• _Data for this exercise_:

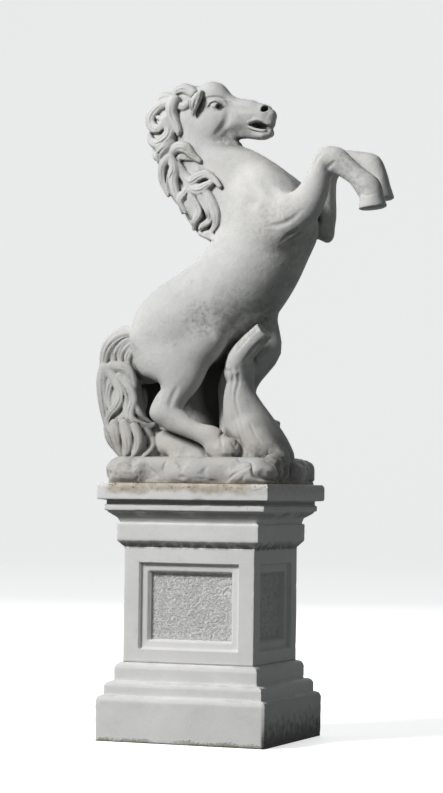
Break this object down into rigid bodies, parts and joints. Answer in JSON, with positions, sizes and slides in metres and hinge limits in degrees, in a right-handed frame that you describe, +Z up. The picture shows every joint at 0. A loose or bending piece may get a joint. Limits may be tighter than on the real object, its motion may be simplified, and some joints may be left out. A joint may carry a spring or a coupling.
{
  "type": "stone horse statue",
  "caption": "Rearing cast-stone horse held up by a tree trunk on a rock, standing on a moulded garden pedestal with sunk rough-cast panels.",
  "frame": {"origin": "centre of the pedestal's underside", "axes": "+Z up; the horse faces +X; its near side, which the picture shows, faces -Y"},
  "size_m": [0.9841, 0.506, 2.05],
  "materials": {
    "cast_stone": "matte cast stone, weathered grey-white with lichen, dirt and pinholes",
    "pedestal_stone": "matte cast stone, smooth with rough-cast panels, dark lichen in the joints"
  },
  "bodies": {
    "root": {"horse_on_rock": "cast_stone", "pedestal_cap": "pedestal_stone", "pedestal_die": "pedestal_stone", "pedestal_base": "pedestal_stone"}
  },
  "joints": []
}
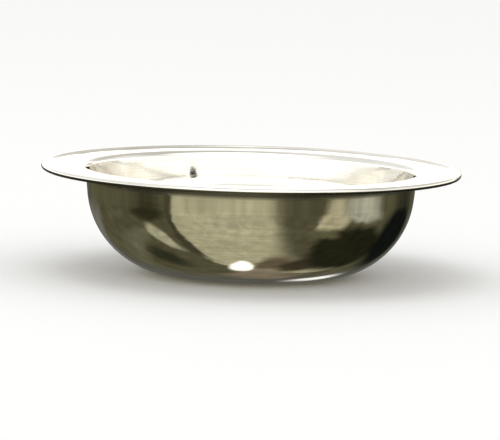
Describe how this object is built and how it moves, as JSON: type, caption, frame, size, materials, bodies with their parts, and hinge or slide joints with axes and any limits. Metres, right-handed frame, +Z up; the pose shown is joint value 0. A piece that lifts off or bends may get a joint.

• _Set exercise_:
Quote the entire listing above exactly.

• _Solution_:
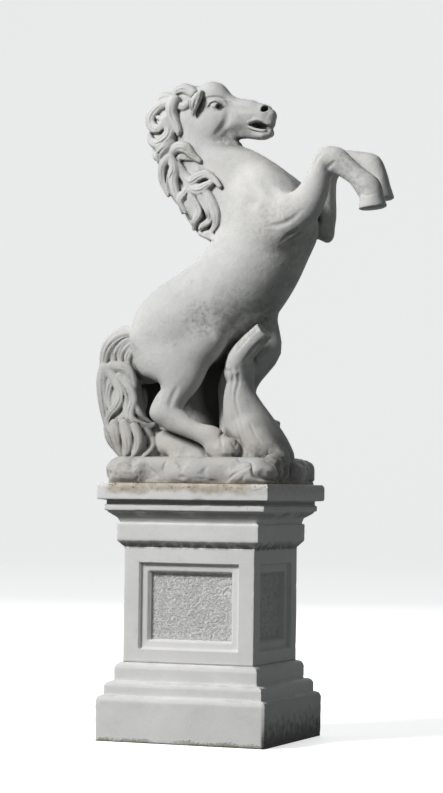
Break this object down into rigid bodies, parts and joints. Answer in JSON, with positions, sizes and slides in metres and hinge limits in degrees, in a right-handed frame that you describe, +Z up. The picture shows every joint at 0. A loose or bending piece may get a joint. Limits may be tighter than on the real object, its motion may be simplified, and some joints may be left out. A joint may carry a spring or a coupling.
{
  "type": "stone horse statue",
  "caption": "Rearing cast-stone horse held up by a tree trunk on a rock, standing on a moulded garden pedestal with sunk rough-cast panels.",
  "frame": {"origin": "centre of the pedestal's underside", "axes": "+Z up; the horse faces +X; its near side, which the picture shows, faces -Y"},
  "size_m": [0.9841, 0.506, 2.05],
  "materials": {
    "cast_stone": "matte cast stone, weathered grey-white with lichen, dirt and pinholes",
    "pedestal_stone": "matte cast stone, smooth with rough-cast panels, dark lichen in the joints"
  },
  "bodies": {
    "root": {"horse_on_rock": "cast_stone", "pedestal_cap": "pedestal_stone", "pedestal_die": "pedestal_stone", "pedestal_base": "pedestal_stone"}
  },
  "joints": []
}
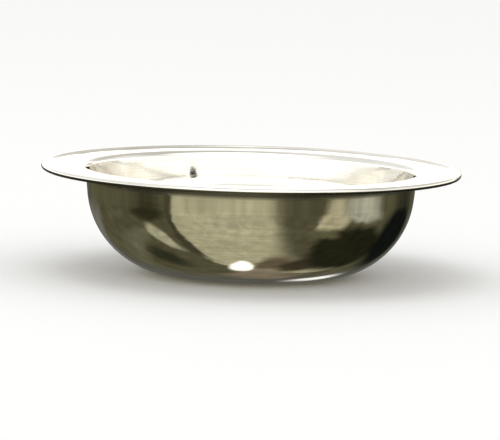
Describe how this object is built and how it moves, as JSON: type, caption, frame, size, materials, bodies with their parts, and hinge or slide joints with axes and any limits. Metres, right-handed frame, +Z up; the pose shown is joint value 0. A piece that lifts off or bends may get a joint.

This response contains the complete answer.